Currently k8s workload attestor is extracting podUID and containerUID from /proc/<...pid...>/cgroup https://github.com/spiffe/spire/blob/main/pkg/agent/plugin/workloadattestor/k8s/k8s.go#L206 https://github.com/spiffe/spire/blob/main/pkg/agent/common/cgroups/cgroups.go#L31

This works for cgroups v1, but it does not work with cgroup v2 For v2 /proc/<...pid...>/cgroup will always be: 0::/ Which results in no containerUID extracted and thus no k8s workload attestation possible

Are you planning to migrate it to support cgroups v2? e.g. looking at some solutions it seems its possible to extract containerUID from /proc/self/mountinfo

Background:

  • https://man7.org/linux/man-pages/man7/cgroups.7.html#CGROUPS_VERSION_1
  • https://man7.org/linux/man-pages/man7/cgroups.7.html#CGROUPS_VERSION_2
  • https://docs.kernel.org/admin-guide/cgroup-v2.html
  • https://stackoverflow.com/questions/68816329/how-to-get-docker-container-id-from-within-the-container-with-cgroup-v2

tihhoni avatar Mar 21 '23 15:03 tihhoni

Thank you for opening this @tihhoni , and for sharing the links - they're very helpful

I see that kubelet will use cgroups v2 by default any time that it is enabled.
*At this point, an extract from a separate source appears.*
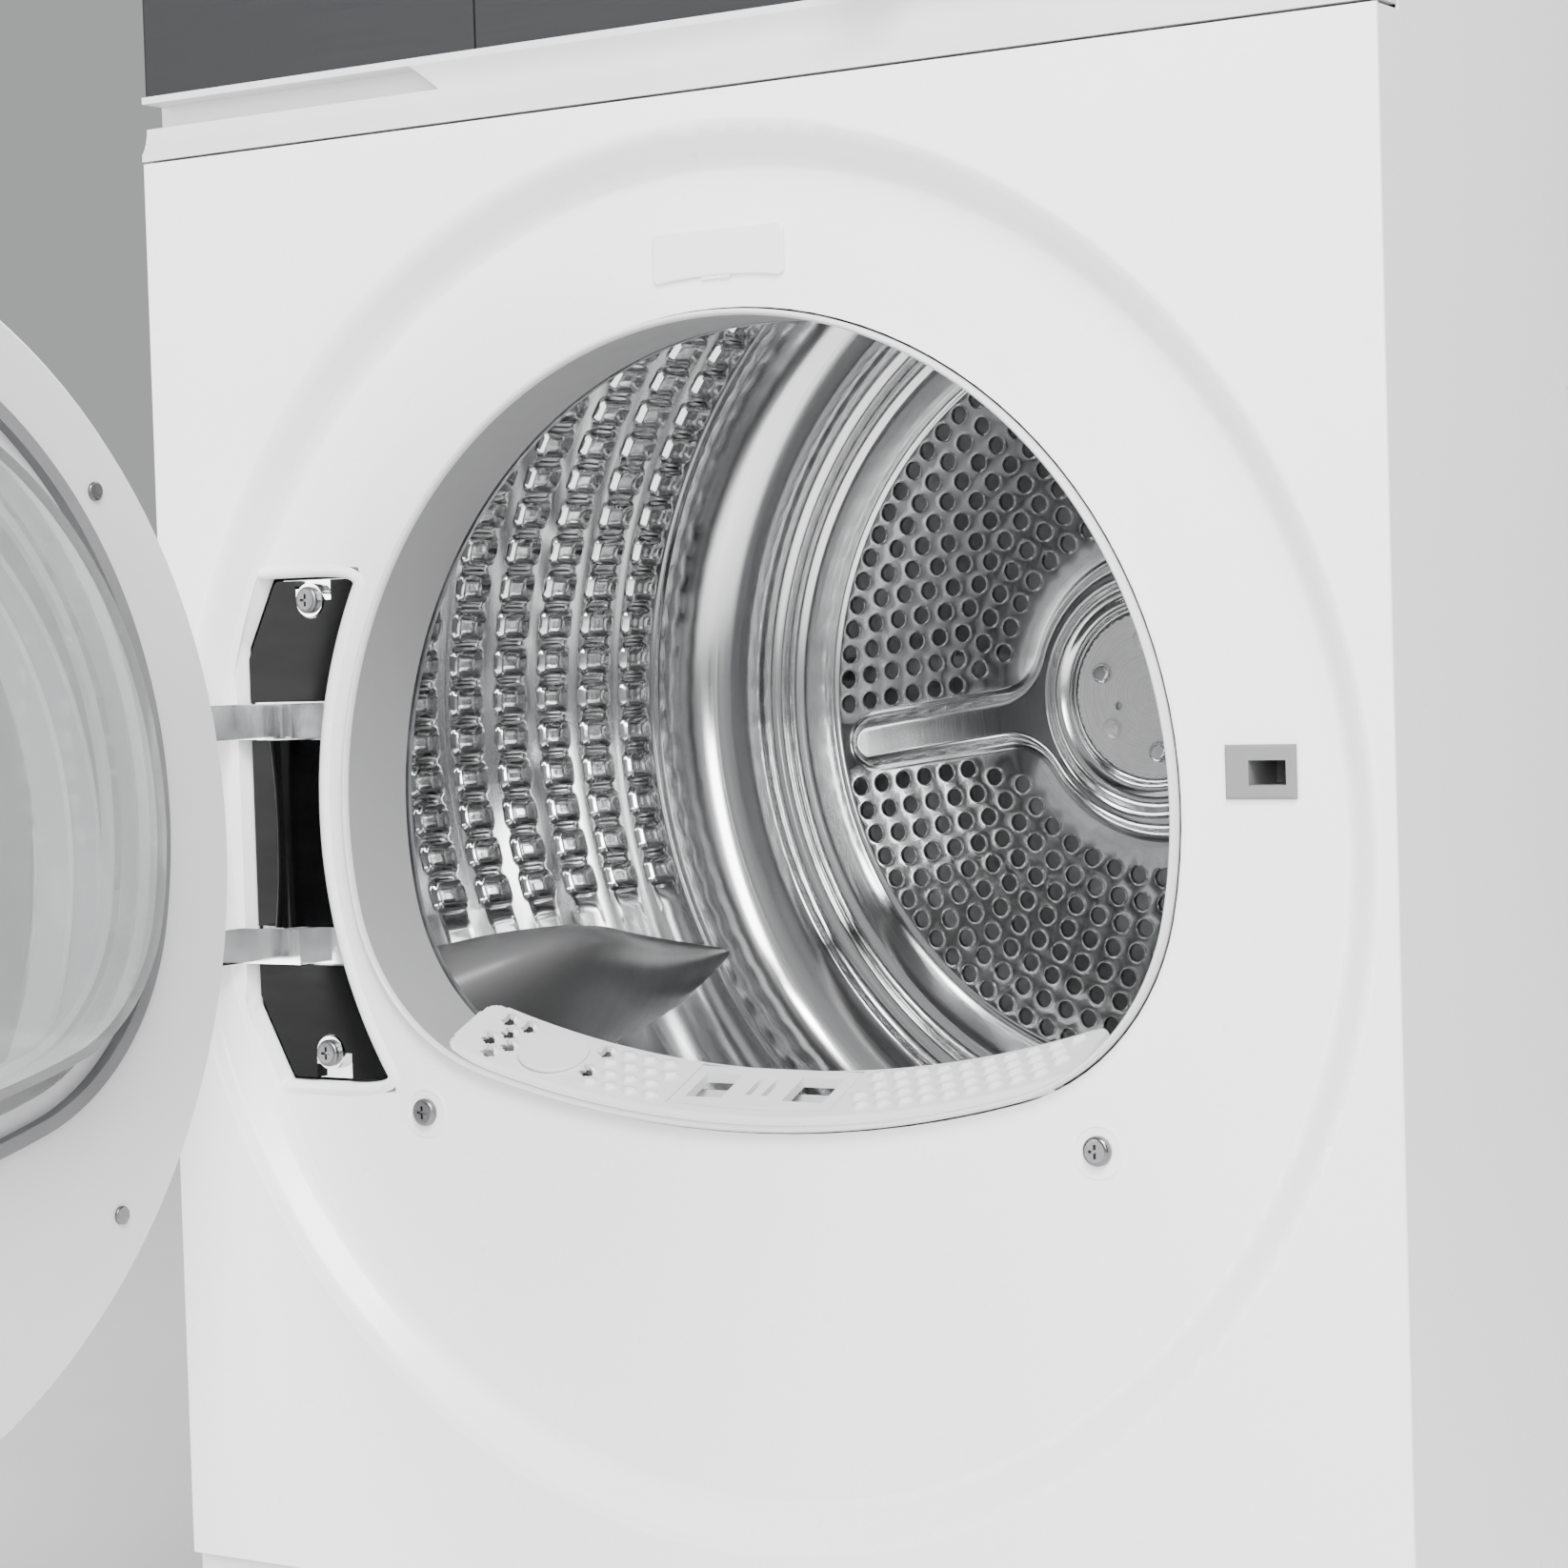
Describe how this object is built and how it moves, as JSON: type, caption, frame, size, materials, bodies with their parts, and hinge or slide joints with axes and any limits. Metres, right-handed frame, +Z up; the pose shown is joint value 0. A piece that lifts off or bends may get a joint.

Do you have a sense for which or how many distributions are shipping with cgroups v2 enabled currently? Did you bump into this issue directly?

evan2645 avatar Mar 21 '23 19:03 evan2645

Here's some info that I was able to find regarding which distros are already being shipped with groups v2 enabled by default:

  • Container Optimized OS (since M97)
  • Ubuntu (since 21.10)
  • Debian GNU/Linux (since Debian 11 Bullseye)
  • Fedora (since 31)
  • Arch Linux (since April 2021)
  • RHEL and RHEL-like distributions (since 9)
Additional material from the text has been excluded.